Some dowsers use two metal bars, others use a single loop of metal and others use branches and wooden implements.
Thiessen uses a straightened-out coat hanger, mainly because it’s light, cheap and readily available.
Unlike dowsing enthusiasts who are keen to explain how dowsing works and unlike skeptics who are dismissive because of the lack of a rational explanation, Thiessen doesn’t care what makes the wire jig up and down in his hands when he’s over water or why it will jig up and down once for every foot of depth of the water below.
Thiessen’s art is a strange one.
When watching him find an alleged watercourse, it’s hard to tell if he’s purposely swinging the coat hanger up and down, if he’s unconsciously moving the wire and doesn’t realize it or if he’s having trouble holding his hands still because of the power of the dowsing jiggery.
Thiessen said he dowses mostly for fun and to help people, but he does charge $45 for his services and he does have conditions.
“You’ve got to pick me up,” he said.
“I won’t get out of the truck until they pay me.”
Thiessen has practised his water witching for 30 years, at times outraging conservative Christians who see his dowsing as a worthless pagan practice at best and sorcery at worst.
However, he said he is a church-going Christian and doesn’t claim to have magical powers, just an ability that’s hard to explain.
He’s less charitable with the skeptics who say he’s deluded or a charlatan.
“I just think they haven’t got their brain quite straight,” Thiessen said.
Dowsing 101
Dowsing , also known as water witching, is the action performed by a dowser using a device to locate underground water, hidden metal, buried treasure, oil, lost persons or golf balls. Since dowsing is not based upon scientific or empirical laws or forces of nature, it should be considered a type of divination and an example of “magical thinking.”
Dowsing equipment can be called:
– dowsing rod
– dowsing stick
– doodlebug (when used to locate oil)
– divining rod
Map dowsers use a dowsing device, usually a pendulum, over maps to locate oil, minerals, persons or water. However, the prototype of a dowser is the field dowser who walks around an area using a forked stick to locate underground water. When above water, the rod points downward. Some dowsers use two rods that cross when above water.
Theories as to what causes the rods to move:
– electromagnetic or other subtle geological forces
– suggestion from others
– geophysical observations
– ESP and other paranormal explanations
Most skeptics accept the explanation of William Carpenter (1852). The rod moves due to involuntary motor behaviour, which Carpenter dubbed ideomotor action.
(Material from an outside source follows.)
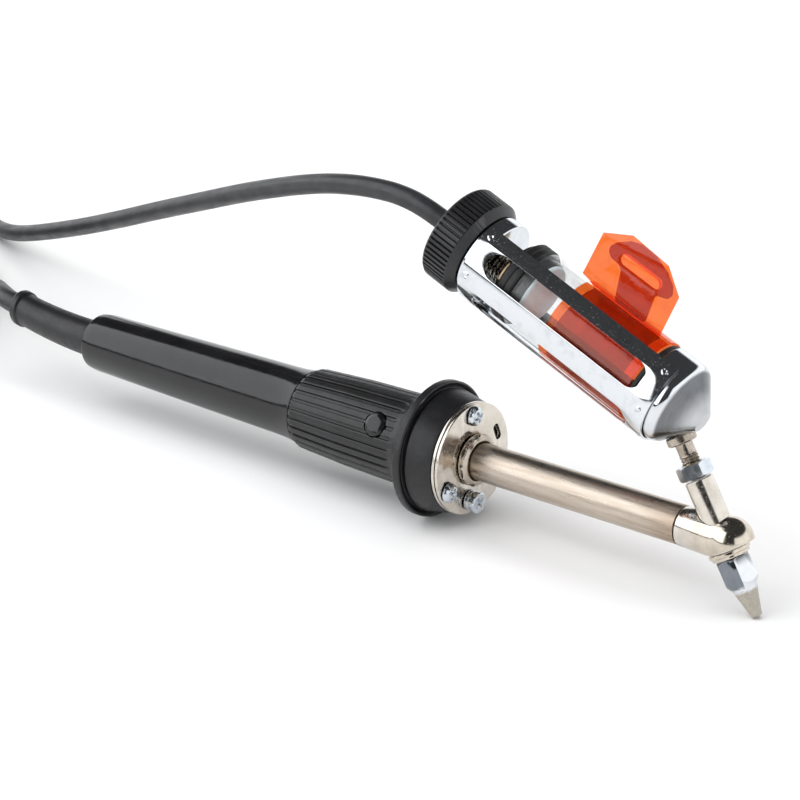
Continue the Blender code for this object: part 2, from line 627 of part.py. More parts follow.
handle_parts()
inner_parts()
boot_parts()
flange_parts()
heater_parts()
suction_parts()
cap_parts()
cage_parts()
closure_parts()
tube_parts()
grip_parts()
cord_parts()
plug_parts()
fitting_parts()
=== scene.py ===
"""The looks of the electric desoldering iron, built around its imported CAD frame.

Builders work in millimetres, in the frame of the axis a piece is turned about, and piece() places
the result in the scene's metres. Each mesh keeps its local millimetres in the "place" attribute,
which the materials read, so that their grain stays on the piece.
"""

import math

import bmesh
import bpy
from mathutils import Matrix, Vector


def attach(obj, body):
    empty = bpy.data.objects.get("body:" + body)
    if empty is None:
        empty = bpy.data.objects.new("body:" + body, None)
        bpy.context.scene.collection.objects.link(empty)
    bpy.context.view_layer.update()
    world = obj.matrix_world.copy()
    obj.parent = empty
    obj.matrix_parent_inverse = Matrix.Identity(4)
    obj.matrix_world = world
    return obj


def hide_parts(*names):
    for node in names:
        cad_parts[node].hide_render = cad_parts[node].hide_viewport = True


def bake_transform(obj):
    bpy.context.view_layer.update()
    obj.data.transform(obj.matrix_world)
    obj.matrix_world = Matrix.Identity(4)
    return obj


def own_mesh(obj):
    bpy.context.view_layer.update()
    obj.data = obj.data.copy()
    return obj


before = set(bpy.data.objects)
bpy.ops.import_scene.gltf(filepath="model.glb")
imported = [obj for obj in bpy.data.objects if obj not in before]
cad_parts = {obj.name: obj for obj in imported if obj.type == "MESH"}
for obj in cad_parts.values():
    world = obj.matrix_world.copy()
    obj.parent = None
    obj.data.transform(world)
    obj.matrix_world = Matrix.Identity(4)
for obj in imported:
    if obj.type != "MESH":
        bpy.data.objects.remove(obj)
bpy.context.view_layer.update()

MM = 0.001
TURN = 2 * math.pi
UP = Vector((0, 0, 1))
SCENE = bpy.context.scene

# Driving numbers of the CAD, in millimetres and degrees.
AXIS_HEIGHT = 18.6
BUTTON_X = 17.4
BUTTON_ELEVATION = 32.5
HEAD_X = 120.4
SUCTION_ANGLE = 59.4
KNOB = (36.4, 0, 80.1)
COLLECTOR_ANGLE = 23.2
CABLE_RADIUS = 3.2
HOSE_RADIUS = 2.75
COIL_LIFT = 0.8
BOOT_START = -114.4
BOOT_END = -149.5
BOOT_RISE = 1.9
BOOT_DRIFT = 2.2
CABLE_COIL = ((-262.6, 33), 35)
HOSE_COIL = ((-332.6, 84), 30)
GRIP_RIBS = 28
KNOB_RIBS = 58
GROUND_ANGLE = 173
SCREW_ANGLES = (0, 120, 240, GROUND_ANGLE)


# --- frames

def basis(x, y, z, origin=(0, 0, 0)):
    """The matrix with these three columns and this origin."""
    matrix = Matrix((x, y, z)).transposed().to_4x4()
    matrix.translation = origin
    return matrix


def axis_frame(origin, x_axis, z_axis):
    """Takes local millimetres to the scene's metres."""
    z = Vector(z_axis).normalized()
    x = Vector(x_axis).normalized()
    return Matrix.Scale(MM, 4) @ basis(x, z.cross(x), z, origin)


def polar(radius, angle, height=0):
    """A local point: the angle, in degrees, runs from local X towards local Y."""
    turn = math.radians(angle)
    return Vector((radius * math.cos(turn), radius * math.sin(turn), height))


fall = math.radians(COLLECTOR_ANGLE)
dive = math.radians(SUCTION_ANGLE)
lean = math.radians(BUTTON_ELEVATION)
WORLD = Matrix.Scale(MM, 4)
TOOL = axis_frame((BUTTON_X, 0, AXIS_HEIGHT), (0, 0, 1), (1, 0, 0))
BUTTON = axis_frame((BUTTON_X, 0, AXIS_HEIGHT), (1, 0, 0), (0, -math.cos(lean), math.sin(lean)))
COLLECTOR = axis_frame(KNOB, (math.sin(fall), 0, math.cos(fall)), (math.cos(fall), 0, -math.sin(fall)))
SUCTION = axis_frame((HEAD_X, 0, AXIS_HEIGHT), (math.sin(dive), 0, math.cos(dive)), (-math.cos(dive), 0,
    math.sin(dive)))
PLUG = axis_frame((-217.7, -8.4, 9), (0, 0, 1), (1, 0, 0))
FITTING = axis_frame((-368.1, 49.7, 5), (0, 0, 1), (0, -1, 0))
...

In the 16th century, Agricola described mining dowsers using a forked twig to find metals. He didn’t think much of the practice. As a miner, he wrote:
“… should not make use of an enchanted twig, because if he is prudent and skilled in the natural signs, he understands that a forked stick is of no use to him, for … there are natural indications of the veins which he can see for himself without the help of twigs.” (Quoted in Zusne and Jones 1989: 106)
Despite this sage advice, dowsers continue to dowse, claiming that they have a special power and that what they are dowsing for emanates energy, rays, radiations, vibrations and the like.
Source: The Skeptic’s Dictionary
Alternate dowsing definitions
Engineer Raymond C. Willey, one of the founders of the American Society of Dowsers in 1961, in the 1970 book Modern Dowsing gives this definition: “Dowsing is the exercise of a human faculty, which allows one to obtain information in a manner beyond the scope and power of the standard human physical senses of sight, sound, touch, etc.”
Author Chris Bird says that “to dowse” is to search for anything. This is generally done with the aid of a hand-held instrument, such as a forked stick, a pendulum bob on a string, L-shaped metal rods or a wooden or metal wand.